Para a população, a tecnologia pode ter isolado os indivíduos, porém o mundo virtual - e, em particular, o dos apps -, vem disponibilizando canais em que o indivíduo pode exercer ou recuperar a cidadania.
No caso de QZela, por exemplo, os usuários podem inclusive usar aplicativo de maneira conjunta, quando uma comunidade ou um grupo precisa que seus problemas sejam enxergados pelo poder público. Ao engajar pessoas e multiplicar as vozes, alimenta-se o banco de dados e, portanto, a relevância das demandas, que vão desde problemas de pavimentação, iluminação pública e saneamento, até questões pontuais, como descarte irregular de lixo ou terrenos abandonados.
“O mais importante é que o cidadão perceba que a sua voz vai ser fortalecida; que ele pode contar com essa ferramenta gratuita para documentar e dar relevância às suas demandas, como uma forma de exercer o direito de se manifestar de uma forma dirigida”, diz Roberto Badra.

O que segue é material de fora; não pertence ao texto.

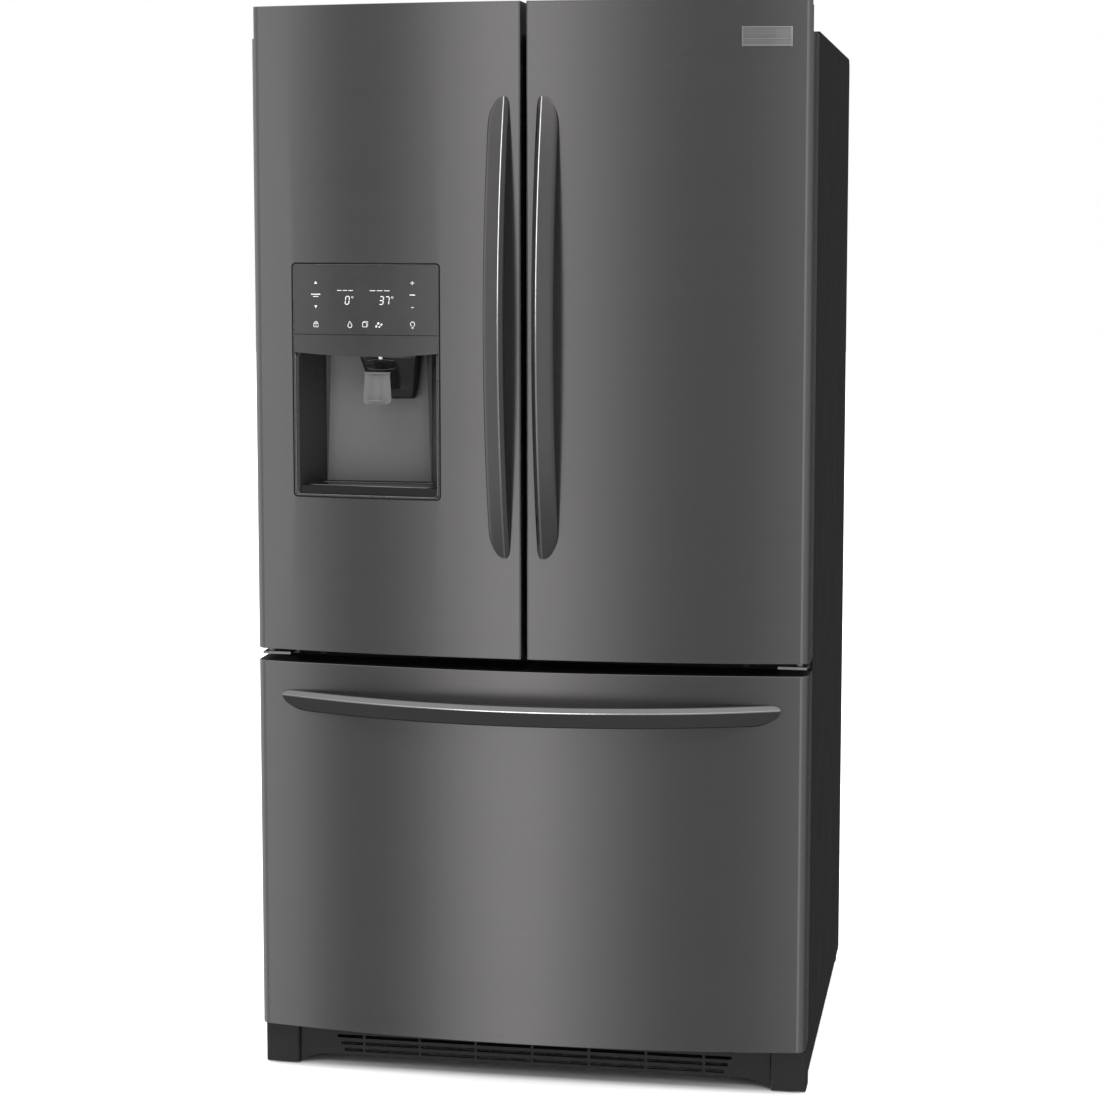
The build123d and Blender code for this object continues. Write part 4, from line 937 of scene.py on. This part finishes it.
# ------------------------------------------------------------------ badge plate
def badge():
    """Plain bright plate with a raised border and a fine bar, no lettering."""
    low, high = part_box("badge_plate")
    x0, x1, z0, z1 = low.x, high.x, low.z, high.z
    thick, columns = 0.0012, 24
    sunk = thick * 0.72
    levels = ((0.0, 0.0), (0.0003, thick * 0.8), (0.0009, thick), (0.0022, thick), (0.0026, sunk))
    steps = [k / (columns - 1) for k in range(columns)]

    def skin_y(x):
        """The y of the door's skin just below the badge."""
        return face_y("door_right_skin", x, z0 - 0.02)

    verts, faces = [], []
    count = 2 * columns
    for inset, lift in levels:
        xs = [x0 + inset + (x1 - x0 - 2 * inset) * step for step in steps]
        verts += [(x, skin_y(x) - lift, z0 + inset) for x in xs]
        verts += [(x, skin_y(x) - lift, z1 - inset) for x in reversed(xs)]
    for level in range(len(levels) - 1):
        a, b = level * count, (level + 1) * count
        faces += [(a + k, a + (k + 1) % count, b + (k + 1) % count, b + k) for k in range(count)]
    last = len(verts) - count
    faces += [(last + k, last + k + 1, last + count - 2 - k, last + count - 1 - k)
              for k in range(columns - 1)]
    bar_z, margin = z0 + 0.37 * (z1 - z0), 0.003
    bar = []
    for step in steps:
        x = x0 + margin + (x1 - x0 - 2 * margin) * step
        y = skin_y(x) - sunk
        bar.append([(x, y, bar_z - 0.0006), (x, y - 0.0004, bar_z - 0.0002),
                    (x, y - 0.0004, bar_z + 0.0002), (x, y, bar_z + 0.0006)])
    mesh = joined("badge", [mesh_of("badge", verts, faces), loft_mesh("badge_bar", bar)])
    piece = new_piece("badge", mesh, "door_right", MATERIALS["badge_steel"],
                      ["badge_plate"])
    soften(piece, 30)


badge()


# ------------------------------------------------------------------ floor, light and camera
def node_math(tree, operation, first, second):
    """Result of a math node whose inputs are sockets or numbers."""
    node = tree.nodes.new("ShaderNodeMath")
    node.operation = operation
    for socket, value in zip(node.inputs, (first, second)):
        if isinstance(value, (int, float)):
            socket.default_value = value
        else:
            tree.links.new(value, socket)
    return node.outputs["Value"]


def stage_material(name, colour, glow):
    """Plain glowing material for the floor or the backdrop."""
    material, _, p = shader(name)
    p.inputs["Base Color"].default_value = (*colour, 1)
    p.inputs["Roughness"].default_value = 0.9
    p.inputs["Specular IOR Level"].default_value = 0.0
    p.inputs["Emission Color"].default_value = (1, 1, 1, 1)
    p.inputs["Emission Strength"].default_value = glow
    return material


def paint_floor_shade(material, near, far):
    """Painted shade on the floor: its glow rises from near to far, and none is left under the cabinet
    itself, a painted shadow.
    """
    tree = material.node_tree
    place = tree.nodes.new("ShaderNodeTexCoord")
    length = tree.nodes.new("ShaderNodeVectorMath")
    length.operation = "LENGTH"
    tree.links.new(place.outputs["Object"], length.inputs[0])
    outer = spread(tree, length.outputs["Value"], near, far, 0.9, 4.0)
    size = tree.nodes.new("ShaderNodeVectorMath")
    size.operation = "ABSOLUTE"
    split = tree.nodes.new("ShaderNodeSeparateXYZ")
    tree.links.new(place.outputs["Object"], size.inputs[0])
    tree.links.new(size.outputs["Vector"], split.inputs["Vector"])
    # no glow over the cabinet's footprint: a painted shadow under it
    half = (CAD_BOX[1] - CAD_BOX[0]) / 2
    beyond_x = spread(tree, split.outputs["X"], 0.0, 1.0, half.x - 0.03, half.x)
    beyond_y = spread(tree, split.outputs["Y"], 0.0, 1.0, half.y - 0.13, half.y - 0.10)
    outside_painted_shadow = node_math(tree, "MAXIMUM", beyond_x, beyond_y)
    tree.links.new(node_math(tree, "MULTIPLY", outer, outside_painted_shadow),
                   tree.nodes["Principled BSDF"].inputs["Emission Strength"])


def stage():
    """Pale floor and a backdrop that only the camera sees."""
    bpy.ops.mesh.primitive_circle_add(vertices=96, radius=STAGE_RADIUS, fill_type="NGON",
                                      location=(0, 0, 0))
    floor = bpy.context.object
    floor.name = "floor"
    floor.data.materials.append(stage_material("floor", (0.80, 0.80, 0.80), FLOOR_GLOW_FAR))
    paint_floor_shade(floor.data.materials[0], FLOOR_GLOW_NEAR, FLOOR_GLOW_FAR)
    floor.visible_glossy = False
    bpy.ops.mesh.primitive_uv_sphere_add(segments=48, ring_count=24, radius=STAGE_RADIUS - 0.5,
                                         location=(0, 0, 0))
    dome = bpy.context.object
    dome.name = "backdrop"
    dome.data.materials.append(stage_material("backdrop", (0.0, 0.0, 0.0), 1.0))
    for kind in ("diffuse", "glossy", "transmission", "volume_scatter", "shadow"):
        setattr(dome, f"visible_{kind}", False)


def world():
    """Soft studio surroundings: tall bright and dim panels around the object."""
    scene_world = bpy.data.worlds.new("studio")
    bpy.context.scene.world = scene_world
    scene_world.use_nodes = True
    tree = scene_world.node_tree
    place = tree.nodes.new("ShaderNodeTexCoord")
    split = tree.nodes.new("ShaderNodeSeparateXYZ")
    tree.links.new(place.outputs["Generated"], split.inputs["Vector"])
    flipped = [node_math(tree, "MULTIPLY", split.outputs[axis], -1) for axis in ("X", "Y")]
    angle = node_math(tree, "ARCTAN2", *flipped)
    ramp = tree.nodes.new("ShaderNodeValToRGB")
    ramp.color_ramp.interpolation = "EASE"
    stops = ramp.color_ramp.elements
    while len(stops) < len(PANELS):
        stops.new(0.5)
    for stop, (degrees, value) in zip(stops, PANELS):
        stop.position = (degrees + 180) / 360
        stop.color = (value, value, value, 1)
    tree.links.new(spread(tree, angle, 0.0, 1.0, -pi, pi), ramp.inputs["Fac"])
    colour = ramp.outputs["Color"]
    for start, end, level in (CEILING, GROUND):
        share = tree.nodes.new("ShaderNodeMapRange")
        share.interpolation_type = "SMOOTHSTEP"
        share.inputs["From Min"].default_value = start
        share.inputs["From Max"].default_value = end
        tree.links.new(split.outputs["Z"], share.inputs["Value"])
        blend = tree.nodes.new("ShaderNodeMix")
        blend.data_type = "RGBA"
        blend.inputs["B"].default_value = (level, level, level, 1)
        tree.links.new(share.outputs["Result"], blend.inputs["Factor"])
        tree.links.new(colour, blend.inputs["A"])
        colour = blend.outputs["Result"]
    tree.links.new(colour, tree.nodes["Background"].inputs["Color"])
    tree.nodes["Background"].inputs["Strength"].default_value = 1.0


def area_light(name, place, target, width, height, power, glossy=True):
    """Rectangular soft light aimed at a point."""
    data = bpy.data.lights.new(name, "AREA")
    data.shape = "RECTANGLE"
    data.size = width
    data.size_y = height
    data.energy = power
    light = bpy.data.objects.new(name, data)
    bpy.context.scene.collection.objects.link(light)
    light.location = place
    aim = Vector(target) - Vector(place)
    light.rotation_euler = aim.to_track_quat("-Z", "Y").to_euler()
    light.visible_camera = False
    light.visible_glossy = glossy
    return light


def crease_light():
    """Soft lamp that only the handles' creases and the tray's lip catch."""
    caught = bpy.data.collections.new("crease_light_catchers")
    bpy.context.scene.collection.children.link(caught)
    for name in ("crease_left", "crease_right", "crease_drawer", "tray_lip"):
        caught.objects.link(bpy.data.objects[name])
    lamp = area_light("strip_front", (-0.75, -4.5, 2.75), (0, -0.4, 1.2), 2.4, 3.0, 200)
    lamp.light_linking.receiver_collection = caught


def camera():
    """Camera at the photograph's viewing angle."""
    data = bpy.data.cameras.new("camera")
    data.sensor_width = SENSOR_MM
    data.lens = LENS_MM
    data.shift_y = SHIFT_DOWN
    data.clip_end = 100
    eye = bpy.data.objects.new("camera", data)
    bpy.context.scene.collection.objects.link(eye)
    eye.location = EYE
    eye.rotation_euler = (pi / 2 - PITCH_DOWN, 0, TURN_LEFT)
    bpy.context.scene.camera = eye


stage()
world()
for name, place, target, width, height, power in SOFT_LIGHTS:
    area_light(name, place, target, width, height, power, glossy=False)
crease_light()
camera()
bpy.context.scene.view_settings.view_transform = "Standard"
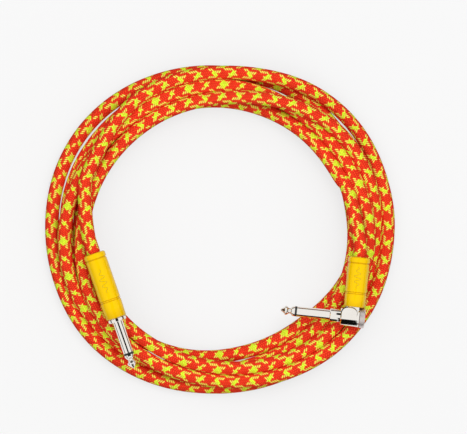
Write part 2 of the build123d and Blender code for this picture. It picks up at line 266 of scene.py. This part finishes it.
def settle(line, held):
    """Lets the cable sink under its weight until its turns rest on each other and the floor."""
    spots, home = line.copy(), line.copy()
    count = len(spots)
    free = np.ones(count, bool)
    free[:held] = free[-held:] = False
    i, j = np.triu_indices(count, OWN_NEIGHBOURS)
    near = np.hypot(*(spots[i, :2] - spots[j, :2]).T) < CORD + PAIR_MARGIN
    i, j = i[near], j[near]
    centres, radii = plug_obstacles()
    gaps = np.linalg.norm(spots[:, None, :2] - centres[None, :, :2], axis=2)
    p, q = np.nonzero(gaps < radii[None] + CORD / 2 + PLUG_MARGIN)
    clear_of_ends = (p > held + END_CLEARANCE) & (p < count - held - END_CLEARANCE)
    p, q = p[clear_of_ends], q[clear_of_ends]
    reach = CORD * CONTACT_GAP
    for step in range(SETTLE_STEPS):
        late = step > SETTLE_STEPS * LATE_SHARE
        spots[free, 2] -= SLOW_SINK if step > SETTLE_STEPS * SLOW_SHARE else SINK
        # Stiffness: a bend spreads along the cable
        for _ in range(BEND_PASSES):
            bend = np.zeros(count)
            bend[1:-1] = spots[:-2, 2] + spots[2:, 2] - 2 * spots[1:-1, 2]
            spread = np.zeros(count)
            spread[2:-2] = bend[1:-3] + bend[3:-1] - 2 * bend[2:-2]
            spread[~free] = 0
            spots[:, 2] -= BEND_SHARE * spread
        # Sideways it stays near its place in the coil
        drift = spots[:, :2] - home[:, :2]
        ease = np.zeros_like(drift)
        ease[1:-1] = drift[:-2] + drift[2:] - 2 * drift[1:-1]
        drift = (drift + DRIFT_EASE * ease) * (LATE_DRIFT_KEPT if late else DRIFT_KEPT)
        spots[:, :2] = home[:, :2] + drift
        # Turns push each other apart, and later on the plugs push them too
        for _ in range(CONTACT_PASSES):
            apart = spots[i] - spots[j]
            distance = np.maximum(np.linalg.norm(apart, axis=1), 1e-6)
            share = np.clip(reach - distance, 0, None) / distance * CONTACT_SHARE
            push(spots, i, j, apart * share[:, None])
            if late:
                apart = spots[p] - centres[q]
                distance = np.linalg.norm(apart, axis=1)
                overlap = np.clip(radii[q] + CORD / 2 - distance, 0, None)
                share = overlap / distance * PLUG_SHARE
                push(spots, p, None, apart * share[:, None])
            spots[~free] = home[~free]
            spots[:, 2] = np.maximum(spots[:, 2], CORD / 2)
    return spots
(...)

O conceito de cidadania ativa tem ganhado expressão em diversas áreas que envolvem responsabilidade social, ambiental, cultural, econômica e política. Ele descreve o grau de envolvimento dos indivíduos nas questões públicas, o que pode ser feito nas esferas locais ou regionais, mas também no âmbito global.
Além de ter efeitos benéficos diretos para as comunidades, o modelo de engajamento dos indivíduos para a cidadania também se mostra um caminho consistente para as políticas públicas e condutas empresariais.
Num planeta repleto de desigualdades e problemas ambientais, as organizações já têm por princípio que o único caminho sustentável é agir com responsabilidade social. E, nesse sentido, a tecnologia ajudou a cumprir o papel primordial da cidadania: melhorar o relacionamento entre o indivíduo e o poder público. Em alguns casos, não é preciso mais do que tirar o celular do bolso, e clicar no ícone do engajamento.